FTC officials also alleged Intel coerced computer manufacturers, including Round Rock, Texas-based Dell Inc., Palo Alto, California-based Hewlett-Packard Co. and Armonk, New York- based International Business Machines Corp. not to buy rivals' processor chips, the FTC said, reiterating concerns voiced by regulators in earlier antitrust lawsuits.
The FTC case will be heard before an administrative law judge next year, possibly in September, the FTC said. Whichever party loses can take the case before the full commission for review. If Intel loses before the commission, it can ask for a review by the U.S. Court of Appeals in any state where the company does business. If that fails, Intel could then take the case to the Supreme Court, the FTC said. The commission can't take the case to outside courts.
The FTC's case against Intel reflects increased antitrust scrutiny of the technology industry under President Barack Obama's administration. The Justice Department has started a review of IBM's position in the mainframe-computer business, the Computer and Communications Industry Association said in October. Earlier this year, the FTC examined whether Apple Inc. and Google Inc. were breaking antitrust law by sharing board members. Google Chief Executive Officer Eric Schmidt has since resigned from Apple's board, while Arthur Levinson, an Apple director, resigned from Google's board.

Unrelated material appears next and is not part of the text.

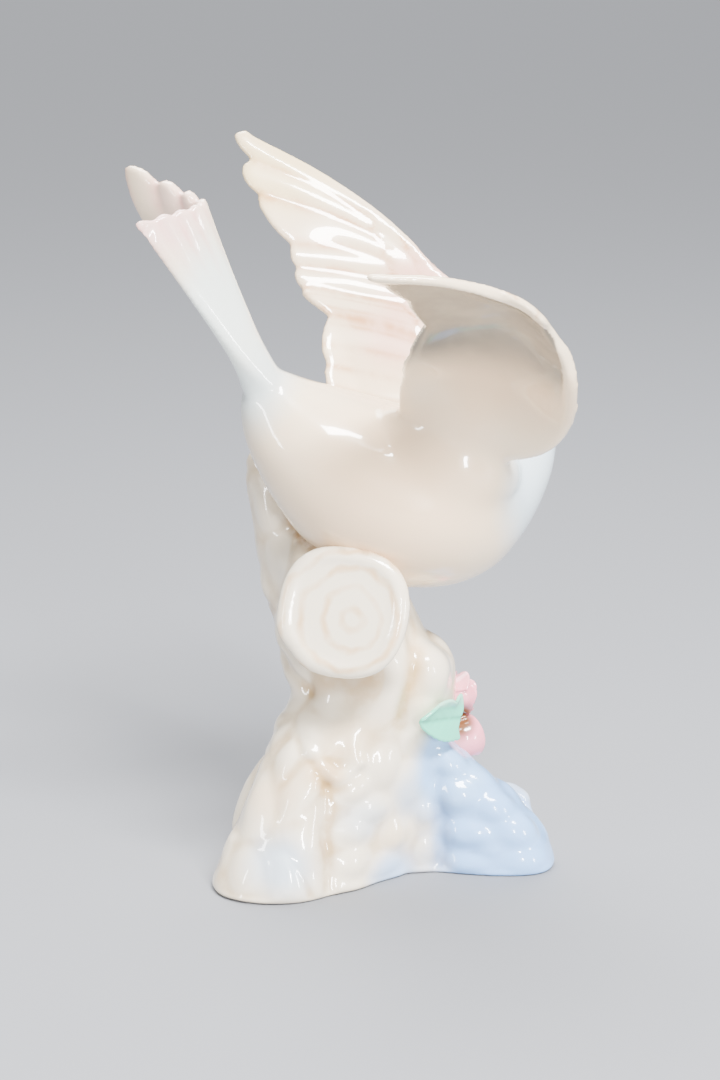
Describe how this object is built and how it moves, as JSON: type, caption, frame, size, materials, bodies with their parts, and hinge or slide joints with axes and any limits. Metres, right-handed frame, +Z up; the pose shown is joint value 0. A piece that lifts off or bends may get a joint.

When settling its dispute with AMD last month, Intel said it also agreed to abide by a set of business-practice provisions, such as not punishing customers who don't buy minimum amounts of chips. Intel said it doesn't do that and agreed not to do so in the future.
AMD had sued Intel in Delaware in 2005, alleging that Intel controls the microprocessor market in part by providing discounts to customers that avoid AMD's products.
"As a shareholder, I'd rather seem them fight it," said Pat Becker Jr., chief investment officer at Becker Capital Management in Portland, Oregon. "I don't think the consumer has been harmed at all—it's been a very competitive market over the last ten years. I don't hear consumers complaining about Intel being a monopoly."